食料安保論・食料自給論への批判(若田部昌澄・飯田泰之)


 『Voice』1月号の若田部昌澄さんの論説「農家保護が国を滅ぼす」が掲載されてます。これはいわゆる食料安全保障論を理由に、農家への補助金を要求する政治家の主張への批判というものです。


 食料安保論については、飯田泰之さんの『ダメな議論』でも批判的に検討されてまして、今回の若田部論説とともに参考になります。


 お二人とも食糧安保論の論拠である世界的な食料不足での価格上昇リスク(があるので農家保護せよ、食料自給率上昇せよ論)には、若田部さんは日本が高所得国であるかぎり問題ではない。飯田さんは農産物価格上昇は自由化をしていればむしろ農業部門の発展に寄与する、と基本的に問題視していません。

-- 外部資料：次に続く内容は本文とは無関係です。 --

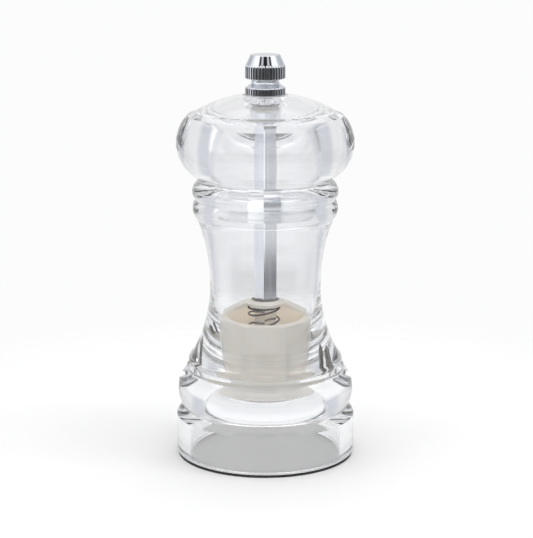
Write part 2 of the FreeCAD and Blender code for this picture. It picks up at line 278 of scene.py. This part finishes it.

 さらに農産物の輸出国が日本への輸出を禁止するケース。飯田さんはそもそもこんなケースは戦争状態以外ありえず、それ以外では輸出国にとって日本への輸出は利益になるので行っているのでこの種の禁輸は杞憂である、としています。若田部さんもこの種の政治的危機は国際市場メカニズムが有効であるかぎり、一国だけが禁輸措置をしても大きい問題ではない、といっております。


 共通する見方は、部分を強調して全体をみない(一国からの政治的リスクをみて国際市場の存在を無視するなど)こと、また自由貿易体制とか規制緩和の軽視することなどが、食料安保論の問題点である、とするところでしょうか。


 「日本が本気で食料安全保障をめざすならば、必要なのは食料自給率の引き上げではなく、世界においてよき顧客としての評判を確立することである」とレトリック豊かに若田部論説は書いていますがまさにそうでしょうね。